Deelname aan het verkeer betekent wel dat ongevallen op privé terrein uitgesloten zijn, doch ook hier is de rechtspraak vrij tolerant en worden vaak slachtoffers van ongevallen op een privé inrit voor een woning, dewelke aansluit op de openbare weg en dus eigenlijk voor iedereen toegankelijk is , vergoed in de regeling van de automatische vergoeding van de zwakke weggebruiker.
2. Motorrijtuig
Bij het ongeval moet een motorrijtuig betrokken zijn.
Een motorrijtuig is elk rij- of voertuig, bestemd om zich over de grond te bewegen en dat door een mechanische kracht kan worden gedreven.
Naast vrachtwagens, spoorvoertuigen, auto ’s met hun eventueel aangekoppelde aanhangwagens vallen dus ook de brom- en motorfietsen , zelfs de lichtste snorfietsen, onder deze benaming.
Een fiets met hulpmotor en rolstoelen met eigen aandrijving vallen dan weer niet onder de definitie van een motorrijtuig zodat de bestuurders ervan zwakke weggebruikers blijven.
Het feit dat een motorrijtuig een voertuig is dat door een mechanische kracht kan worden aangedreven betekent niet dat het voertuig in beweging moet zijn; zo komt een fietser die pardoes tegen een naast de weg geparkeerd en bijvoorbeeld zelfs defect voertuig aanrijdt voor vergoeding in het systeem van de zwakke weggebruiker in aanmerking.
3. Betrokkenheid
Er moet een verband zijn tussen het motorrijtuig en het verkeersongeval en tussen het ongeval en de schade. Ook deze verbanden worden in de rechtspraak zeer ruim geïnterpreteerd.
Het volstaat dus voor het slachtoffer aan te tonen dat een motorrijtuig rechtstreeks of onrechtstreeks betrokken is bij een ongeval.
Het is dus absoluut niet vereist dat de bestuurder van een voertuig een fout heeft gemaakt, het is zelfs niet vereist dat het voertuig in beweging is (zie voorbeeld hierboven waarbij een fietser tegen een geparkeerde wagen aanrijdt), meer nog het is zelfs niet vereist dat er contact is geweest tussen voertuig en slachtoffer.
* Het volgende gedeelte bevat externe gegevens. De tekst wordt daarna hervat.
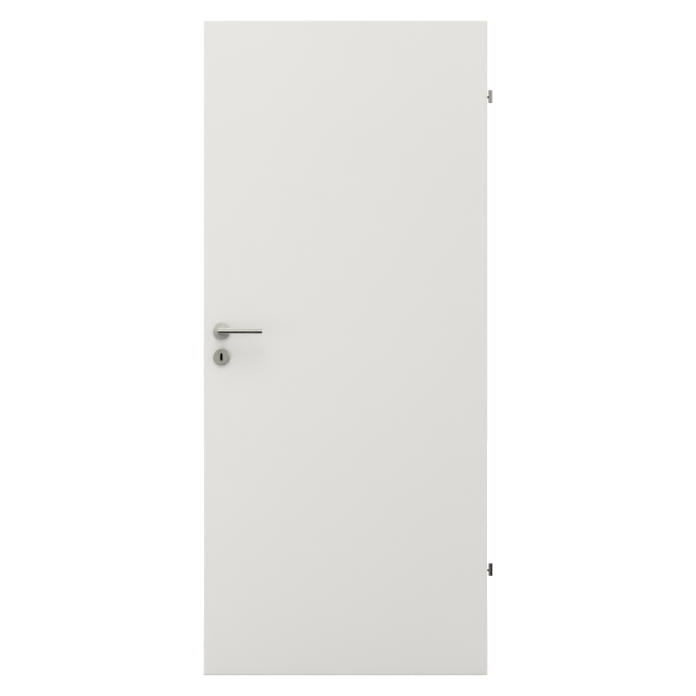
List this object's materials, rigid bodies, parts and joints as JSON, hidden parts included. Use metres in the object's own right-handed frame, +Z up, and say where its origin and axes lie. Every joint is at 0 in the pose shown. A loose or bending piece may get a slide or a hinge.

Een voertuig kan dus zelfs als er geen contact is geweest een rol gespeeld hebben bij het tot stand komen of bij de gevolgen van een ongeval; wanneer bijvoorbeeld in het voorbeeld van hierboven de fietser die zijn bocht te ruim neemt en daardoor op de rijstrook van de tegenliggers geconfronteerd wordt met een voertuig uit tegenovergestelde richting, ten val komt op het wegdek, in een poging om de auto te ontwijken, zonder dat er contact is met het voertuig, zal deze fietser voor vergoeding als zwakke weggebruiker in aanmerking komen.